EP by SuG
- Released: September 3, 2008
- Recorded: 2008
- Genre: Rock
- Length: 16:50 (CD) 21:26 (DVD)
- Label: PS Company

SuG chronology
| n0iZ stAr (2008) | Punkitsch (2008) |  |

= Punkitsch =

Punkitsch is the second EP by SuG, released September 3, 2008. It includes 5 tracks and a DVD, which included the music video for "butterfly BoY", and making of footage for "butterfly BoY".

==Track listing==
- Disc one (CD)
1. butterfly BoY - 3:07
2. Rinne Sentimental Gang (輪廻せんちめんたるギャング) - 3:13
3. HYSTERiC HONEY - 4:14
4. The last slim bullet - 3:29
5. Gaki☆sensou~desperado wa totsuzen ni~ (餓鬼☆戦争〜デスペラードは突然に〜) - 2:47

- Disc two (DVD)
6. "butterfly BoY" - 4:36
7. "Making of butterfly BoY" - 12:02

==Music video==
The video opens with Takeru (the lead singer) in what appears to be an old abandoned warehouse or factory using a paper cutter to make counterfeit money. After finishing, he puts the bills away and smiles, and the words, "Life is all good." appear as subtitles on the bottom of the screen. He then reaches over and turns on a stereo, starting the song.
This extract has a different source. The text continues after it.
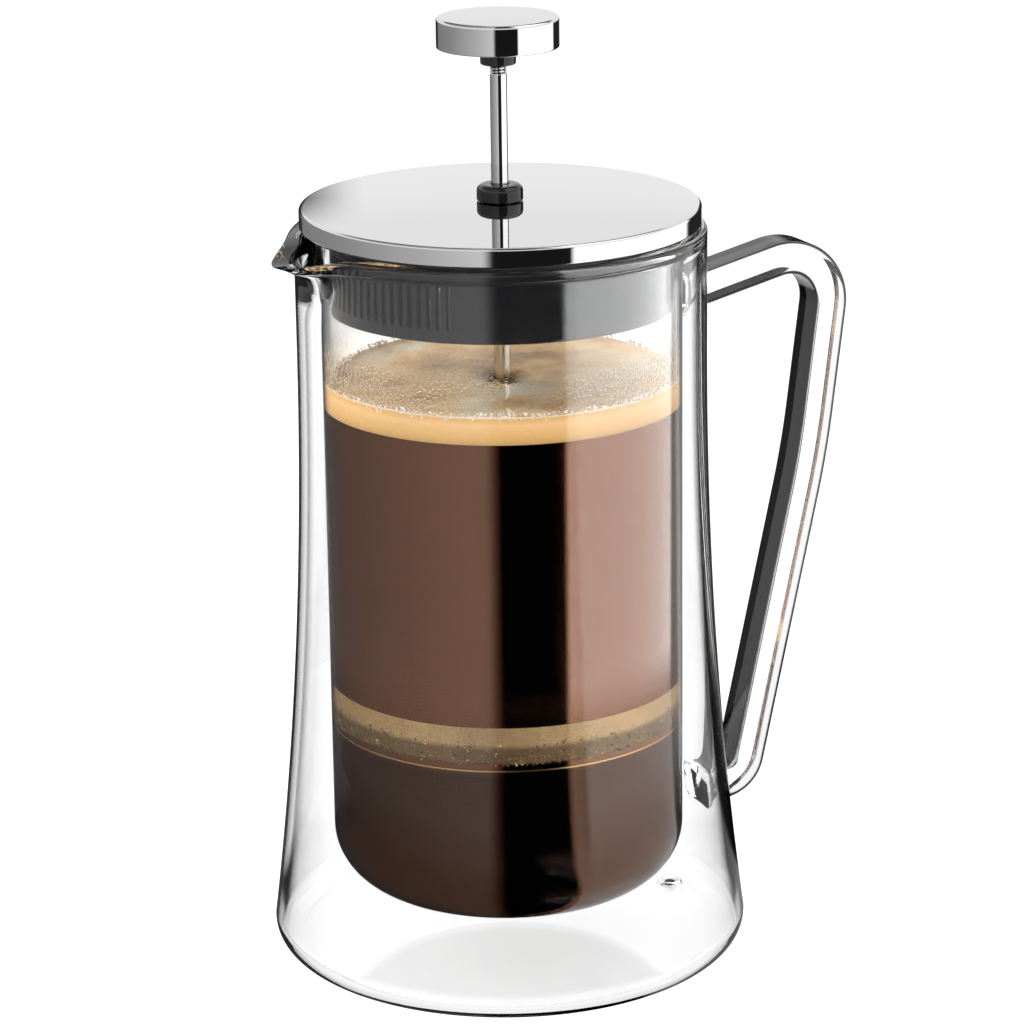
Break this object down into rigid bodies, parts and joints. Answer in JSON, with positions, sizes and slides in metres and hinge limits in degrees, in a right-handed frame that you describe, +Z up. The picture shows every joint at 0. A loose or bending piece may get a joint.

The song plays, showing scenes of the band dressed in Oshare Kei costumes playing their instruments and singing apparently outside of the factory at night, surrounded by fog, dead plants, dirt, and litter with paper cut-outs of animals and colored balls suspended in the air around them. Scattered images of a ventilation fan spinning, and close-ups of Takeru on a chair surrounded by subwoofers and singing into a large lollipop are shown as well. At the climax of the song, Takeru throws the fake money into the air and continues to sing as it falls on the band like rain. After the song ends, the video cuts back to the room with the paper cutter, this time with all the band members in it counting the fake money. Their speech replaced with English subtitles, the band exclaims that they will now be able to buy anything and throw handfuls of the counterfeit bills into the air. As they continue to celebrate in silence, the English phrase, "Is there the value that you can't buy for money?" appears in the center of the screen and the video fades to black.